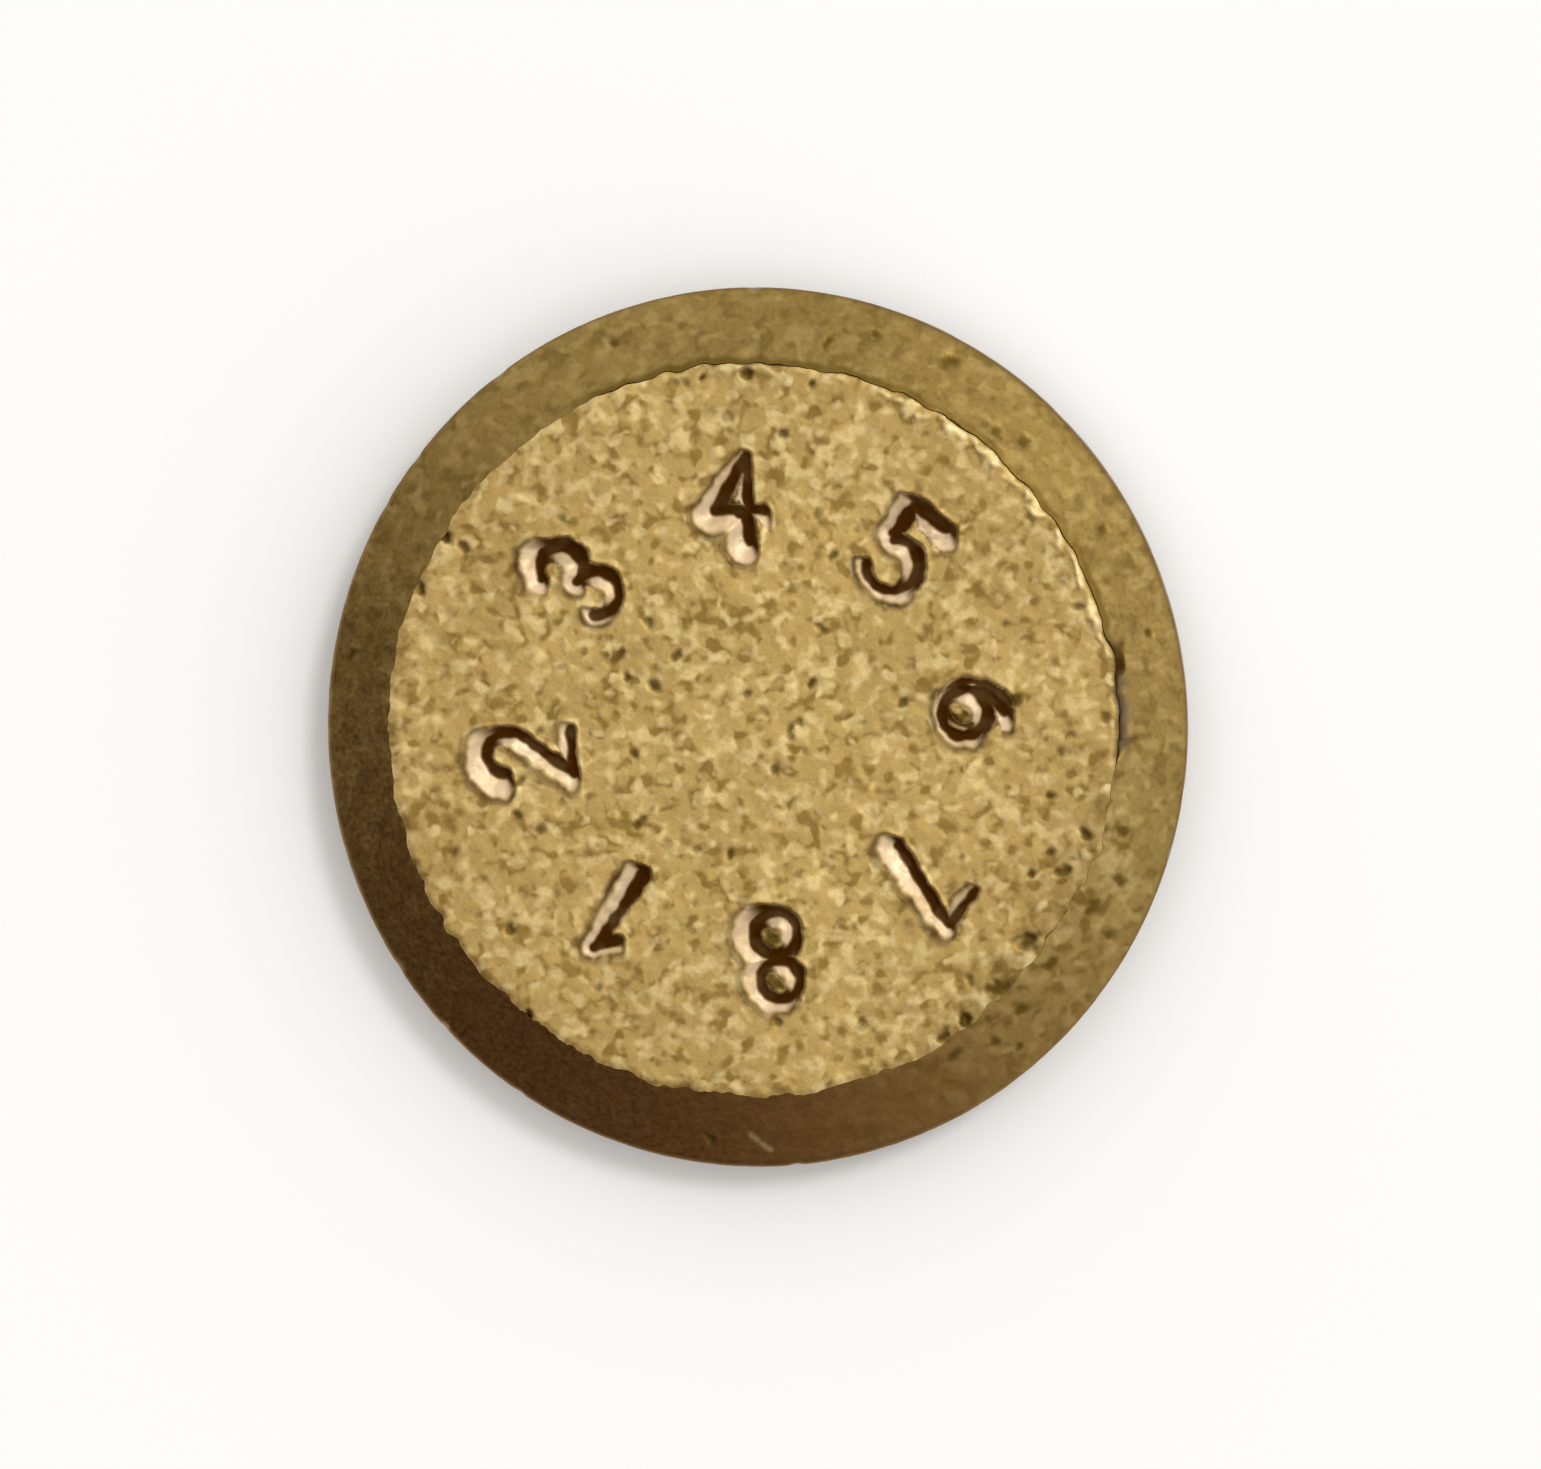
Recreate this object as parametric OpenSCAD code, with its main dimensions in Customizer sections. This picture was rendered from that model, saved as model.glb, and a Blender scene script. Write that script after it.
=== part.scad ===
// Two-piece transit token: a punched core pressed into a bevelled ring.
// Origin at the centre of the back face, +Z out of the punched face, +Y towards digit 4.

/* [Token] */
// Outer diameter of the ring
token_d = 25.4; // [24:0.1:28]
// Overall thickness, from face to face of the core
token_t = 3.2; // [2.8:0.1:4]

/* [Ring] */
// Width of each bevel, seen from above
bevel_w = 2.15; // [1.5:0.05:2.4]
// Height that each bevel drops
bevel_drop = 1.15; // [0.6:0.05:1.2]

/* [Press fit] */
// How far the core stands proud of the ring at each face
core_proud = 0.05; // [0:0.01:0.1]
// Height of the ring's locking ridge at its root
ridge_h = 0.9; // [0.6:0.1:1.2]
// How far the ridge reaches into the core
ridge_depth = 0.35; // [0.2:0.05:0.5]

/* [Punched digits] */
// Distance from the token's axis to the middle of each digit
digit_ring_r = 6.6; // [6.2:0.1:7]
// Height of a digit between the middles of its end strokes
digit_h = 2.5; // [2:0.1:2.8]
// Width of a digit between the middles of its side strokes
digit_w = 1.3; // [1:0.1:1.6]
// Width of a punched stroke
stroke_w = 0.75; // [0.5:0.05:0.85]
// Depth of a punched stroke
stroke_depth = 0.28; // [0.15:0.01:0.4]

/* [Hidden] */
ring_colour = [0.62, 0.52, 0.30];
core_colour = [0.71, 0.60, 0.36];
$fn = 96;

token_r = token_d / 2;
core_r = token_r - bevel_w;
ring_base = core_proud;
ring_top = token_t - core_proud;
mid_z = token_t / 2;
ridge_tip_h = ridge_h / 2;
cutter_clear = 1;

// Direction of each digit from the axis in degrees, from digit 1 clockwise.
// The punching was done by eye, so the steps are uneven.
digit_angle = [-126.8, -173.3, 140.8, 94.8, 50.3, 3.8, -41.4, -84.5];
// Lean of each digit away from straight outwards
digit_lean = [4, -3, 5, -4, 3, -5, 4, 2];

// One side of the lock's section, as radius and height: the bore wall with its ridge.
lock_profile = [
    [core_r, mid_z - ridge_h / 2],
    [core_r - ridge_depth, mid_z - ridge_tip_h / 2],
    [core_r - ridge_depth, mid_z + ridge_tip_h / 2],
    [core_r, mid_z + ridge_h / 2]
];

module rim_ring() {
    color(ring_colour)
    rotate_extrude()
    polygon(concat(
        [[core_r, ring_base]],
        lock_profile,
        [[core_r, ring_top],
         [token_r, ring_top - bevel_drop],
         [token_r, ring_base + bevel_drop]]
    ));
}

module centre_plug() {
    color(core_colour)
    difference() {
        rotate_extrude()
        polygon(concat(
            [[0, 0], [core_r, 0]],
            lock_profile,
            [[core_r, token_t], [0, token_t]]
        ));
        for (i = [0 : len(digit_angle) - 1])
            rotate(digit_angle[i])
            translate([digit_ring_r, 0, token_t - stroke_depth])
            rotate(digit_lean[i] - 90)
            linear_extrude(stroke_depth + cutter_clear)
            digit(i + 1);
    }
}

// Flat outline of a digit, centred on the origin with its top towards +Y.
module digit(n) {
    w = digit_w / 2;
    h = digit_h / 2;
    bowl_r = h / 2;
    if (n == 1) {
        stroke([0, -h], [0, h]);
        stroke([0, h], [-w * 0.7, h * 0.6]);
    }
    if (n == 2) {
        arc([0, h - w], w, -35, 170);
        stroke([w * cos(-35), h - w + w * sin(-35)], [-w, -h]);
        stroke([-w, -h], [w, -h]);
    }
    if (n == 3) {
        arc([0, bowl_r], bowl_r, -90, 150);
        arc([0, -bowl_r], bowl_r, -150, 90);
    }
    if (n == 4) {
        stroke([w * 0.5, -h], [w * 0.5, h]);
        stroke([w * 0.5, h], [-w, -h * 0.3]);
        stroke([-w, -h * 0.3], [w * 1.2, -h * 0.3]);
    }
    if (n == 5) {
        stroke([w, h], [-w * 0.8, h]);
        stroke([-w * 0.8, h], [-w * 0.8, h * 0.2]);
        arc([0, -h + w * 1.15], w * 1.15, -145, 120);
    }
    if (n == 6) {
        ring([0, -h + w], w);
        arc([w * 1.2, -h + w], w * 2.2, 125, 180);
    }
    if (n == 7) {
        stroke([-w, h], [w, h]);
        stroke([w, h], [-w * 0.4, -h]);
    }
    if (n == 8) {
        ring([0, h - bowl_r * 0.9], bowl_r * 0.9);
        ring([0, -h + bowl_r], bowl_r);
    }
}

// Straight stroke with round ends.
module stroke(from, to) {
    run = to - from;
    for (end = [from, to])
        translate(end) circle(d = stroke_w);
    translate(from)
    rotate(atan2(run[1], run[0]))
    translate([0, -stroke_w / 2]) square([norm(run), stroke_w]);
}

// Closed round stroke.
module ring(centre, r) {
    translate(centre)
    difference() {
        circle(r = r + stroke_w / 2);
        circle(r = r - stroke_w / 2);
    }
}

// Part of a round stroke, with round ends.
module arc(centre, r, start, end) {
    reach = 2 * (r + stroke_w);
    steps = 6;
    translate(centre) {
        for (a = [start, end])
            rotate(a) translate([r, 0]) circle(d = stroke_w);
        intersection() {
            ring([0, 0], r);
            polygon(concat(
                [[0, 0]],
                [for (k = [0 : steps]) reach * [
                    cos(start + (end - start) * k / steps),
                    sin(start + (end - start) * k / steps)]]
            ));
        }
    }
}

rim_ring();
centre_plug();
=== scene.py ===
"""A two-piece brass transit token: a core with hand-punched digits, pressed into a bevelled ring.

Lengths in the shape code are millimetres in the CAD frame, and become metres when a mesh is made.
"""

import itertools
import math

import bpy
import numpy as np
from mathutils import Matrix, Vector, geometry


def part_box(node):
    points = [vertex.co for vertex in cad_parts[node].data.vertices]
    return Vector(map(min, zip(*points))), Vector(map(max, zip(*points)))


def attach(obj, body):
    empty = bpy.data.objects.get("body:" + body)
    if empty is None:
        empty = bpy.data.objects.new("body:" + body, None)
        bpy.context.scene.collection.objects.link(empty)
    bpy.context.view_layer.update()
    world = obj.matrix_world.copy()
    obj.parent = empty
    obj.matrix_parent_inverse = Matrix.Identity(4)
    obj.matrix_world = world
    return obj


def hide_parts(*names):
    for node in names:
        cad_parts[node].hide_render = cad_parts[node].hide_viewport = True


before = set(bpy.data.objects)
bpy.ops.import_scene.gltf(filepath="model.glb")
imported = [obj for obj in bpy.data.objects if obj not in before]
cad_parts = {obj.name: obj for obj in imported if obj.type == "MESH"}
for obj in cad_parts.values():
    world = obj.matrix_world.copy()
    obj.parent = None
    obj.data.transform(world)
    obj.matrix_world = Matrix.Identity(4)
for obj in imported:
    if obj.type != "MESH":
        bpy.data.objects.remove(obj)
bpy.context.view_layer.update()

# ---------------------------------------------------------------- sizes, in mm

M = 0.001                  # metres in a millimetre
ring_high = np.array(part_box("rim_ring")[1]) / M
core_high = np.array(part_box("centre_plug")[1]) / M
TOKEN_R, RING_TOP = ring_high[0], ring_high[2]
CORE_R, TOP = core_high[0], core_high[2]
MID = TOP / 2
BEVEL_DROP = 1.15          # fall of each bevel from its inner edge to its outer one
CONE_START = CORE_R - 0.12 # radius at which a bevel's slope begins
RIDGE_H, RIDGE_DEPTH = 0.9, 0.35     # ridge in the ring's bore, which sits in the core's groove
JOINT_START = 0.35         # depth below each face at which the joint's plain walls start
JOINT_GAP = 0.012          # gap between those walls
CORNER = 0.2               # rounding between a bevel and the edge
WORN_WIDTH = 0.98          # width of the worn outline against its height

# Punched digits: the same places, leans and outlines as the CAD grooves.
DIGIT_ANGLES = (-126.8, -173.3, 140.8, 94.8, 50.3, 3.8, -41.4, -84.5)
DIGIT_LEANS = (4, -3, 5, -4, 3, -5, 4, 2)
DIGIT_RING_R = 6.6
DIGIT_H, DIGIT_W = 2.5, 1.3
PUNCH_DEPTH = 0.25                   # of an even punch
PUNCH_LIMITS = (0.08, 0.34)          # shallowest and deepest that an uneven punch goes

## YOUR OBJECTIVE
In the listing above, find the line with "Closed round stroke." and the line with "if empty is". Output those two lines and every line between them, exactly as written.

## TASK ANSWER
// Closed round stroke.
module ring(centre, r) {
    translate(centre)
    difference() {
        circle(r = r + stroke_w / 2);
        circle(r = r - stroke_w / 2);
    }
}

// Part of a round stroke, with round ends.
module arc(centre, r, start, end) {
    reach = 2 * (r + stroke_w);
    steps = 6;
    translate(centre) {
        for (a = [start, end])
            rotate(a) translate([r, 0]) circle(d = stroke_w);
        intersection() {
            ring([0, 0], r);
            polygon(concat(
                [[0, 0]],
                [for (k = [0 : steps]) reach * [
                    cos(start + (end - start) * k / steps),
                    sin(start + (end - start) * k / steps)]]
            ));
        }
    }
}

rim_ring();
centre_plug();
=== scene.py ===
"""A two-piece brass transit token: a core with hand-punched digits, pressed into a bevelled ring.

Lengths in the shape code are millimetres in the CAD frame, and become metres when a mesh is made.
"""

import itertools
import math

import bpy
import numpy as np
from mathutils import Matrix, Vector, geometry


def part_box(node):
    points = [vertex.co for vertex in cad_parts[node].data.vertices]
    return Vector(map(min, zip(*points))), Vector(map(max, zip(*points)))


def attach(obj, body):
    empty = bpy.data.objects.get("body:" + body)
    if empty is None:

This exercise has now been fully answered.